== TASK GOAL ==
Quote every line below exactly as it reads.

══════

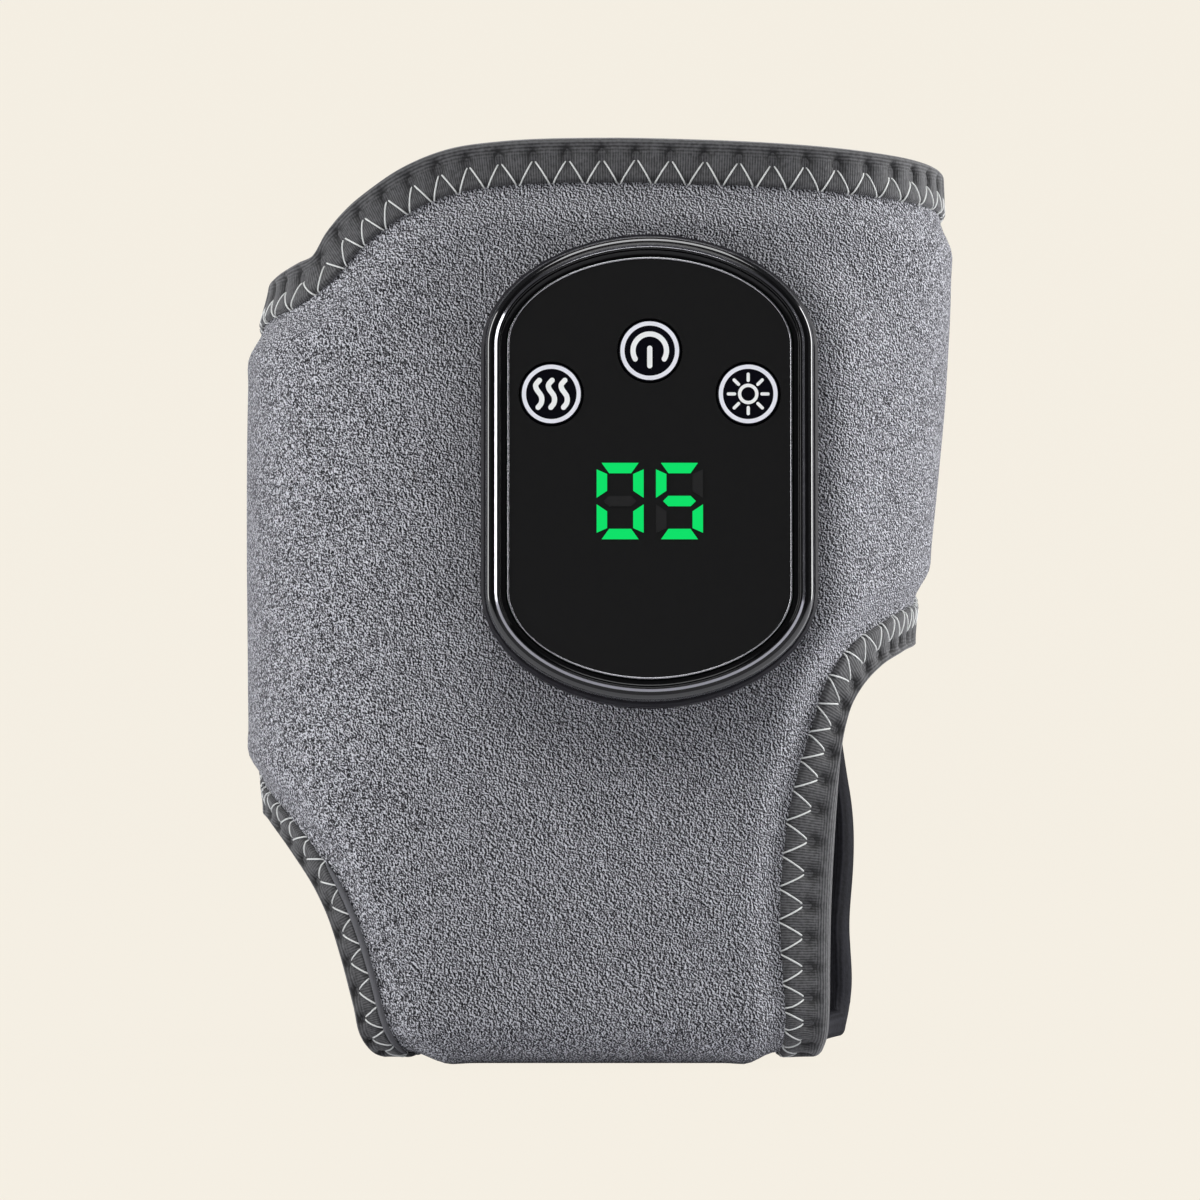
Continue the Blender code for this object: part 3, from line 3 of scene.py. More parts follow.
import bmesh
import bpy
import numpy as np
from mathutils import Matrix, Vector


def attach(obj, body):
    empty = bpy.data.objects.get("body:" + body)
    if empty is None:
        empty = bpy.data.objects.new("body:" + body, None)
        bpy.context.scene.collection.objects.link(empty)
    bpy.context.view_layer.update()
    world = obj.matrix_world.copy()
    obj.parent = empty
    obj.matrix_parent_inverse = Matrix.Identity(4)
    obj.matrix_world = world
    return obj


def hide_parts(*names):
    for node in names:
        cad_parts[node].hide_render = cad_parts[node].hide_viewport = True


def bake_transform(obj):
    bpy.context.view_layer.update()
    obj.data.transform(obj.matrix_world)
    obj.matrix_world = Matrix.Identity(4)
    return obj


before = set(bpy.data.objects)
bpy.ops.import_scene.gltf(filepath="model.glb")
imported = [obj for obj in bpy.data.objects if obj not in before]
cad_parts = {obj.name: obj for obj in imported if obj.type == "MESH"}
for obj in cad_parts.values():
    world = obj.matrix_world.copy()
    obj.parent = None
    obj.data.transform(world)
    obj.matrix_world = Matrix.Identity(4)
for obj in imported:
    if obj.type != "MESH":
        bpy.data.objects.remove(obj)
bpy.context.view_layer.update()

print("stage: frame loaded,", len(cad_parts), "CAD nodes")


# Wrap form, in metres: two flat faces joined by rounded folds, bent under the foot. A place on it is (p, q):
# p runs round the leg from the middle of the near face, q runs up the leg. Below the near face q goes on down
# round the sole, under it and up the strap on the far side.
wrapForm = {
    "width": 0.14,
    "collarHeight": 0.1789,
    "soleDepth": 0.087,
    "collarDepth": 0.073,
    "faceWidth": 0.044,
    "soleBend": 0.011,
    "leanStart": 0.06,
    "strapHingeHeight": 0.02,
    "cornerPower": 2.5,
    "leanEase": 0.004,  # the lean begins over this height
    "frontFold": ((0.0, 0.915), (0.43, 0.911), (0.49, 0.92), (0.54, 0.938), (0.63, 0.961), (0.72, 0.983),
                  (0.82, 0.998), (0.89, 1.002), (0.96, 0.997), (1.05, 0.984)),
    "backFold": ((0.0, 0.985), (0.24, 0.974), (0.29, 0.978), (0.325, 1.001), (0.78, 1.001), (0.815, 0.985),
                 (0.85, 0.957), (1.05, 0.94)),
    "easing": 0.012,  # the measured widths are smoothed over this height
    "heights": (-0.03, 0.24, 0.0005),  # lowest, highest and step of the table of widths
}

halfWidth = wrapForm["width"] / 2
halfFace = wrapForm["faceWidth"] / 2
halfSole = wrapForm["soleDepth"] / 2
collarHeight = wrapForm["collarHeight"]
soleBend = wrapForm["soleBend"]
bendArc = soleBend * math.pi / 2
soleFlat = 2 * (halfSole - soleBend)
solePath = 2 * bendArc + soleFlat + wrapForm["strapHingeHeight"] - soleBend
tongueEnd = soleBend - solePath
leanSlope = (wrapForm["soleDepth"] - wrapForm["collarDepth"]) / 2 / (collarHeight - wrapForm["leanStart"])


def eased(value):
    value = np.clip(value, 0.0, 1.0)
    return value * value * (3 - 2 * value)


def mixed(low, high, share):
    return low + (high - low) * share


def bell(value, width):
    return np.exp(-(value / width) ** 2)


def unit(vectors):
    return vectors / np.maximum(np.linalg.norm(vectors, axis=-1, keepdims=True), 1e-12)


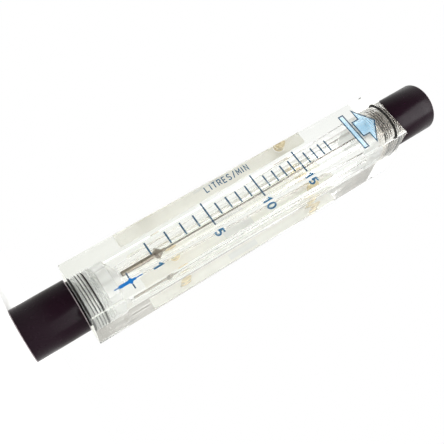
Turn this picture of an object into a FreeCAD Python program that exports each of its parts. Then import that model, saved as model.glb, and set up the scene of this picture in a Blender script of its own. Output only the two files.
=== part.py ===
"""In-line rotameter: a clear acrylic block with a tapered bore, a float on a
guide rod, and a threaded adaptor in each end.

The meter stands upright as it is used. The bore's axis is Z, the inlet is at
the bottom, and the origin is the centre of the inlet port's mouth. The scale
is on the front face, towards -Y. All sizes are in millimetres.
"""
import FreeCAD, Part
import math
import os

V = FreeCAD.Vector

# ---- driving sizes -------------------------------------------------------
# acrylic block
BLOCK_WIDTH = 38.0          # across the scale face
BLOCK_FRONT = 19.8          # bore axis to the scale face
BLOCK_BACK = 29.7           # bore axis to the mounting face
BLOCK_LENGTH = 232.0
EDGE_CHAMFER = 0.5          # long edges of the block

# the passage through the block
THREAD_RADIUS = 13.5        # 14 per inch thread of each end, plain at its pitch size
THREAD_LENGTH = 15.0        # tapped deeper than the adaptor reaches
CHAMBER_RADIUS = 13.2       # plain chamber beyond each thread
INLET_CHAMBER_DEPTH = 22.0
OUTLET_CHAMBER_DEPTH = 29.0
DRILL_POINT_ANGLE = 118.0   # the inlet chamber ends in a drill's point
TAPER_INLET_RADIUS = 6.0    # tapered bore at its small end
TAPER_START = 28.0          # the taper's small end above the block's inlet end
TAPER_OUTLET_RADIUS = 13.0

# end adaptors
STUB_RADIUS = 16.7
STUB_LENGTH = 33.9
STUB_CHAMFER = 0.5
SHOULDER_GAP = 1.1          # left open between stub and block by the seal
NOSE_LENGTH = 9.6           # how far an adaptor reaches into the block
NOSE_CLEARANCE = 0.1        # on the radius, in the thread
PORT_RADIUS = 9.3           # half-inch pipe thread, at its tapping size
PORT_DEPTH = 20.0
WATERWAY_RADIUS = 8.6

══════

== RESULT OF THE EXERCISE ==
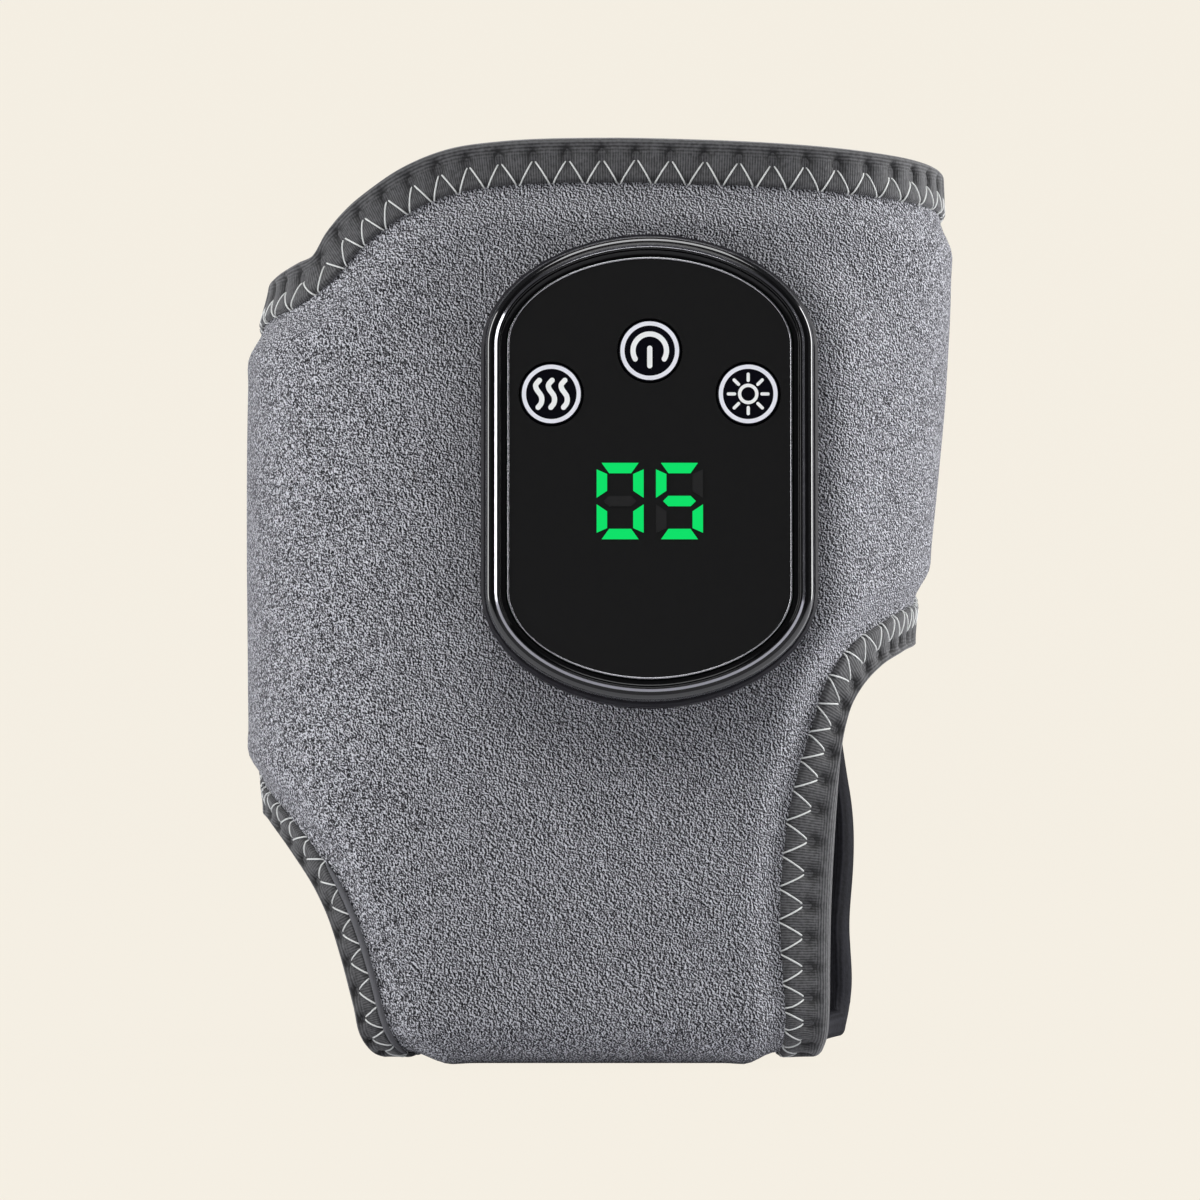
Continue the Blender code for this object: part 3, from line 3 of scene.py. More parts follow.
import bmesh
import bpy
import numpy as np
from mathutils import Matrix, Vector


def attach(obj, body):
    empty = bpy.data.objects.get("body:" + body)
    if empty is None:
        empty = bpy.data.objects.new("body:" + body, None)
        bpy.context.scene.collection.objects.link(empty)
    bpy.context.view_layer.update()
    world = obj.matrix_world.copy()
    obj.parent = empty
    obj.matrix_parent_inverse = Matrix.Identity(4)
    obj.matrix_world = world
    return obj


def hide_parts(*names):
    for node in names:
        cad_parts[node].hide_render = cad_parts[node].hide_viewport = True


def bake_transform(obj):
    bpy.context.view_layer.update()
    obj.data.transform(obj.matrix_world)
    obj.matrix_world = Matrix.Identity(4)
    return obj


before = set(bpy.data.objects)
bpy.ops.import_scene.gltf(filepath="model.glb")
imported = [obj for obj in bpy.data.objects if obj not in before]
cad_parts = {obj.name: obj for obj in imported if obj.type == "MESH"}
for obj in cad_parts.values():
    world = obj.matrix_world.copy()
    obj.parent = None
    obj.data.transform(world)
    obj.matrix_world = Matrix.Identity(4)
for obj in imported:
    if obj.type != "MESH":
        bpy.data.objects.remove(obj)
bpy.context.view_layer.update()

print("stage: frame loaded,", len(cad_parts), "CAD nodes")


# Wrap form, in metres: two flat faces joined by rounded folds, bent under the foot. A place on it is (p, q):
# p runs round the leg from the middle of the near face, q runs up the leg. Below the near face q goes on down
# round the sole, under it and up the strap on the far side.
wrapForm = {
    "width": 0.14,
    "collarHeight": 0.1789,
    "soleDepth": 0.087,
    "collarDepth": 0.073,
    "faceWidth": 0.044,
    "soleBend": 0.011,
    "leanStart": 0.06,
    "strapHingeHeight": 0.02,
    "cornerPower": 2.5,
    "leanEase": 0.004,  # the lean begins over this height
    "frontFold": ((0.0, 0.915), (0.43, 0.911), (0.49, 0.92), (0.54, 0.938), (0.63, 0.961), (0.72, 0.983),
                  (0.82, 0.998), (0.89, 1.002), (0.96, 0.997), (1.05, 0.984)),
    "backFold": ((0.0, 0.985), (0.24, 0.974), (0.29, 0.978), (0.325, 1.001), (0.78, 1.001), (0.815, 0.985),
                 (0.85, 0.957), (1.05, 0.94)),
    "easing": 0.012,  # the measured widths are smoothed over this height
    "heights": (-0.03, 0.24, 0.0005),  # lowest, highest and step of the table of widths
}

halfWidth = wrapForm["width"] / 2
halfFace = wrapForm["faceWidth"] / 2
halfSole = wrapForm["soleDepth"] / 2
collarHeight = wrapForm["collarHeight"]
soleBend = wrapForm["soleBend"]
bendArc = soleBend * math.pi / 2
soleFlat = 2 * (halfSole - soleBend)
solePath = 2 * bendArc + soleFlat + wrapForm["strapHingeHeight"] - soleBend
tongueEnd = soleBend - solePath
leanSlope = (wrapForm["soleDepth"] - wrapForm["collarDepth"]) / 2 / (collarHeight - wrapForm["leanStart"])


def eased(value):
    value = np.clip(value, 0.0, 1.0)
    return value * value * (3 - 2 * value)


def mixed(low, high, share):
    return low + (high - low) * share


def bell(value, width):
    return np.exp(-(value / width) ** 2)


def unit(vectors):
    return vectors / np.maximum(np.linalg.norm(vectors, axis=-1, keepdims=True), 1e-12)


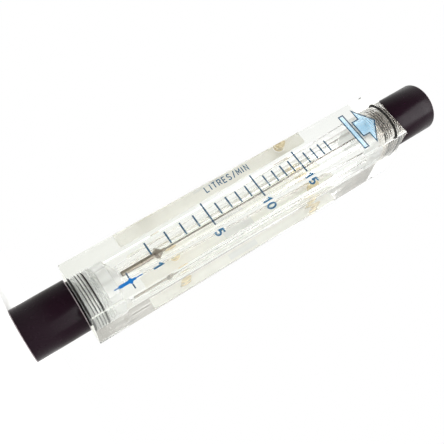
Turn this picture of an object into a FreeCAD Python program that exports each of its parts. Then import that model, saved as model.glb, and set up the scene of this picture in a Blender script of its own. Output only the two files.
=== part.py ===
"""In-line rotameter: a clear acrylic block with a tapered bore, a float on a
guide rod, and a threaded adaptor in each end.

The meter stands upright as it is used. The bore's axis is Z, the inlet is at
the bottom, and the origin is the centre of the inlet port's mouth. The scale
is on the front face, towards -Y. All sizes are in millimetres.
"""
import FreeCAD, Part
import math
import os

V = FreeCAD.Vector

# ---- driving sizes -------------------------------------------------------
# acrylic block
BLOCK_WIDTH = 38.0          # across the scale face
BLOCK_FRONT = 19.8          # bore axis to the scale face
BLOCK_BACK = 29.7           # bore axis to the mounting face
BLOCK_LENGTH = 232.0
EDGE_CHAMFER = 0.5          # long edges of the block

# the passage through the block
THREAD_RADIUS = 13.5        # 14 per inch thread of each end, plain at its pitch size
THREAD_LENGTH = 15.0        # tapped deeper than the adaptor reaches
CHAMBER_RADIUS = 13.2       # plain chamber beyond each thread
INLET_CHAMBER_DEPTH = 22.0
OUTLET_CHAMBER_DEPTH = 29.0
DRILL_POINT_ANGLE = 118.0   # the inlet chamber ends in a drill's point
TAPER_INLET_RADIUS = 6.0    # tapered bore at its small end
TAPER_START = 28.0          # the taper's small end above the block's inlet end
TAPER_OUTLET_RADIUS = 13.0

# end adaptors
STUB_RADIUS = 16.7
STUB_LENGTH = 33.9
STUB_CHAMFER = 0.5
SHOULDER_GAP = 1.1          # left open between stub and block by the seal
NOSE_LENGTH = 9.6           # how far an adaptor reaches into the block
NOSE_CLEARANCE = 0.1        # on the radius, in the thread
PORT_RADIUS = 9.3           # half-inch pipe thread, at its tapping size
PORT_DEPTH = 20.0
WATERWAY_RADIUS = 8.6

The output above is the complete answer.